Lecture担当講義
国際組織論(3年前期選択専門科目)
授業目的
現在、「国際関係」は必ずしも単なる「国家間関係」ではない。 それゆえ近年、従来の国家中心の国際関係論を補うべく、国際組織(国際機構)論が誕生し、 国連やNATOのような政府間国際組織(IGO)や国際的環境運動などの非政府間国際組織(INGO)が 国際関係の重要なアクター(行為主体)として分析されるようになった。
ただ本講義では、これら無数の国際組織を単に法的・制度的にばらばらに理解するのではなく、 世界で生起するダイナミックな政治現象の統一的文脈の中でとらえなおしてみたい。つまり、近代国家を横断する多様なアクター(行為主体)が重層的に織りなす 「世界政治(global politics)」の視点から見た動的な国際組織論を目指す。
各回毎の授業内容
本講義では、単に「グローバル・ガヴァナンス(世界統治)」(世界の問題をいかにうまく管理・解決するか)の視点ではなく、 特に「グローバル・デモクラシー(世界民主主義)」(世界の問題をいかに民主的に解決するか)の視点から 多層化した国際的行為主体のあり方を考えてみたい。
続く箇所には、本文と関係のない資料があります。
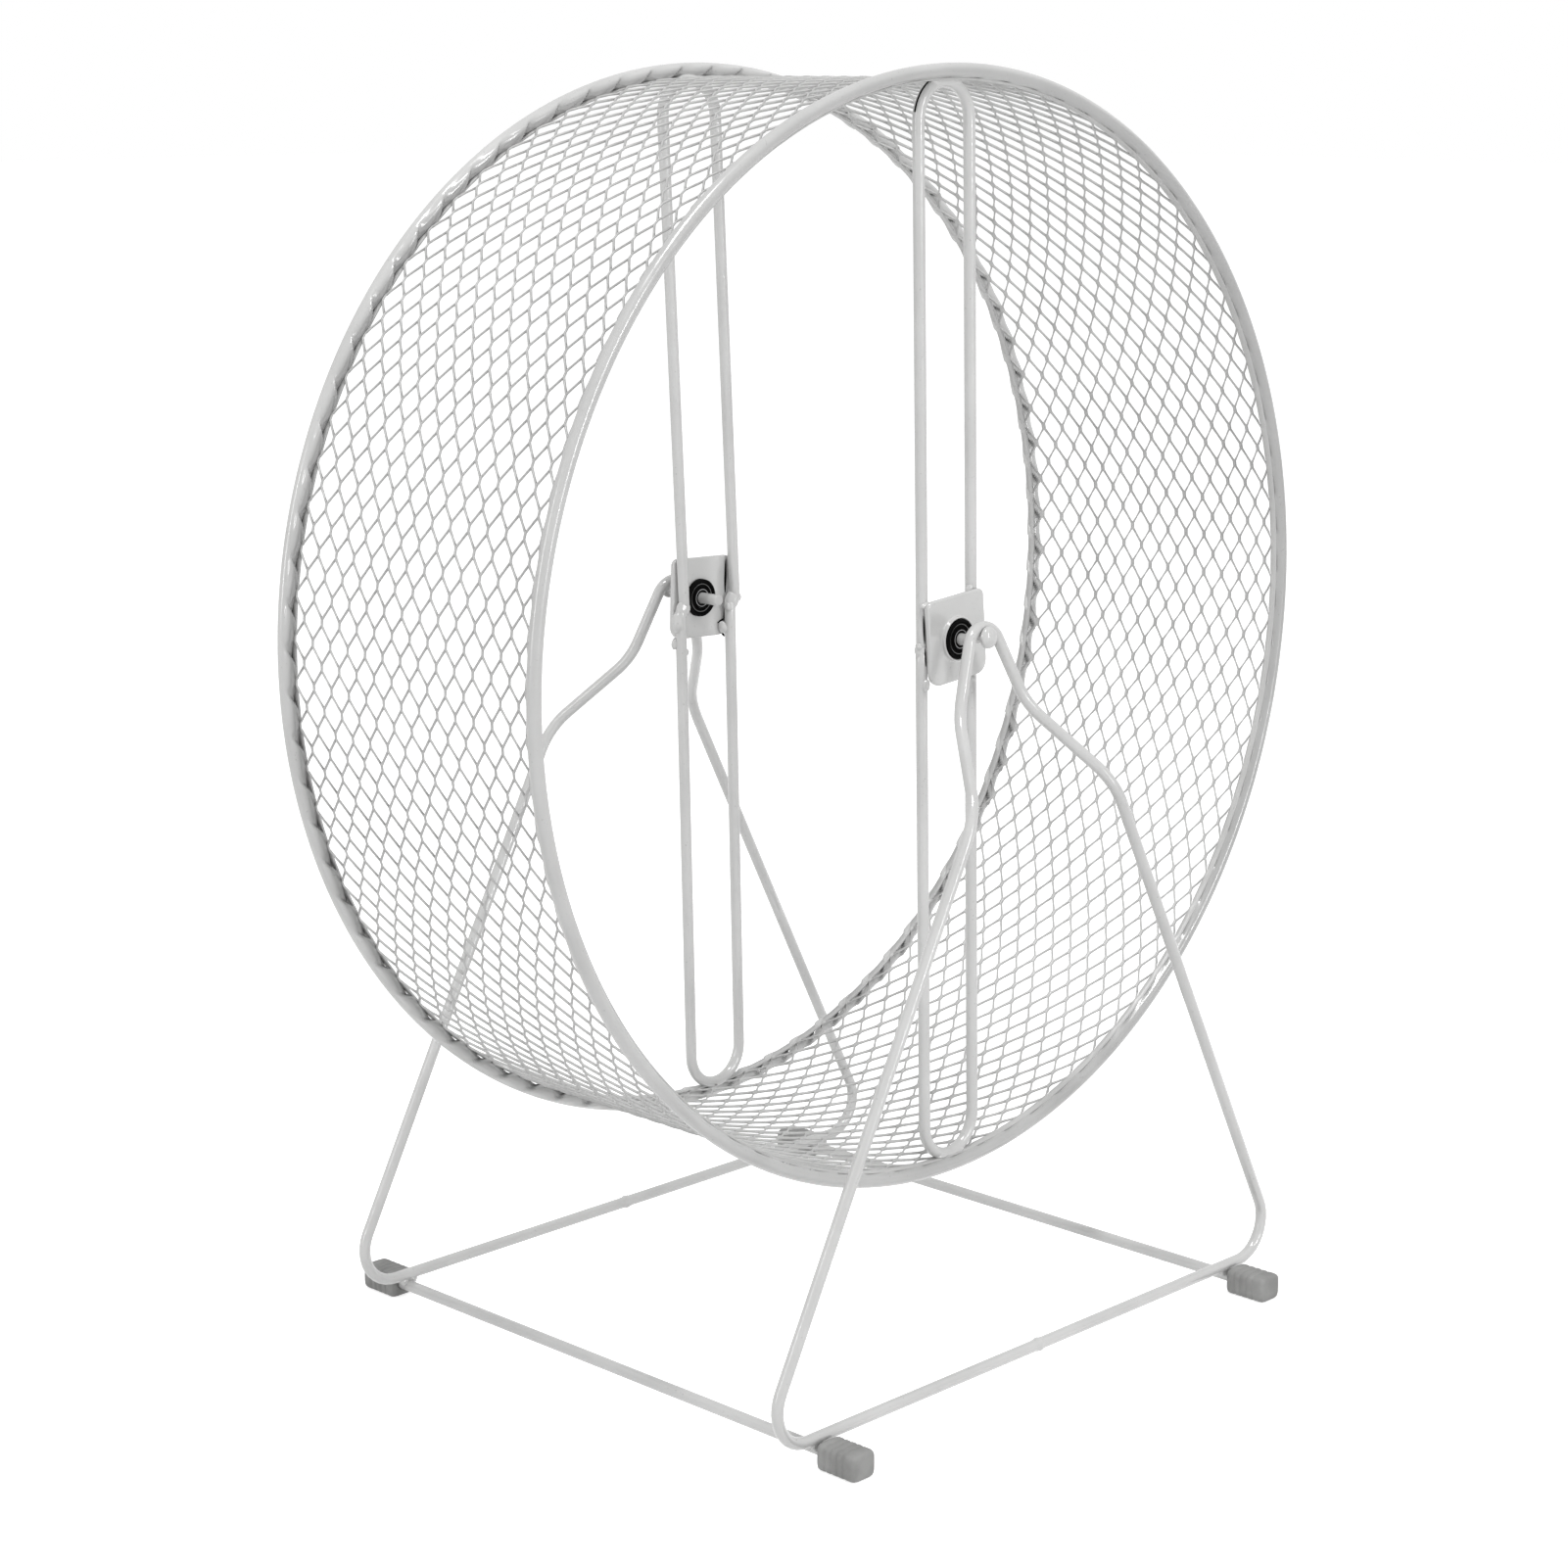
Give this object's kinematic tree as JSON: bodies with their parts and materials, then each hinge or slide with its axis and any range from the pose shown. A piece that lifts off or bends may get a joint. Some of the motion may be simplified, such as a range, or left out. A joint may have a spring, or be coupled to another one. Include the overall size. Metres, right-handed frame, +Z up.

その際、できるだけ具体的な事例を検討する中から理論や概念を洗練できるよう努める。 細目は限定しないが、以下の内容には触れる予定である。
- 国際組織とは何か
- 国際政治学における機能主義・相互依存モデルの展開
- 「グローバリゼーション」と政治の重層化
- 「グローバル・ガヴァナンス」と「グローバル・デモクラシー」
- 地域主義と国際組織
- 世界政治と国際連合
- 安全保障問題と国際組織
- 国際NGOを考える
- 21世紀の世界秩序
成績評価方法
しばしば講義の最後に、コメントカード(質問やコメント、感想を書いてもらう)を作成してもらい、 それらは講義の改善に役立てるだけでなく、受講者の参加姿勢を見る材料とする。基本的に最終筆記試験の成績によりすべての評価を決定し、出席も重視しないが、このコメントカードの内容は成績に加味する。 つまり、試験当日万一やむをえない事情で十分解答できなくとも、日常的な参加姿勢は成績に加味される。また、試験は、個別的な知識よりはそれをもとにした思考力(学期中にどれだけ考えたか)を重視した問題を出題する。
教科書・参考文献
教科書は、デヴィッド・ヘルド『デモクラシーと世界秩序』(NTT出版)。また、授業中、それぞれのサブテーマに即して随時参考図書を指定するので、参加者各自で思考を深めておいてほしい。 読参考文献として、小林誠・遠藤誠治編『グローバル・ポリティクス』(有信堂)、最上敏樹『国際機構論(第二版)』(東京大学出版会)を挙げておく。 この他の参考文献の具体例としては、『AERA Mook 新国際関係学がわかる』(朝日新聞社)の中の「ブックガイド」を参照のこと。
受講にあたっての注意事項
内容的にかなり高度なことも含むので、知的好奇心が旺盛な学生の参加を望む。 また、2年次に「平和学」を受講していることが望ましい。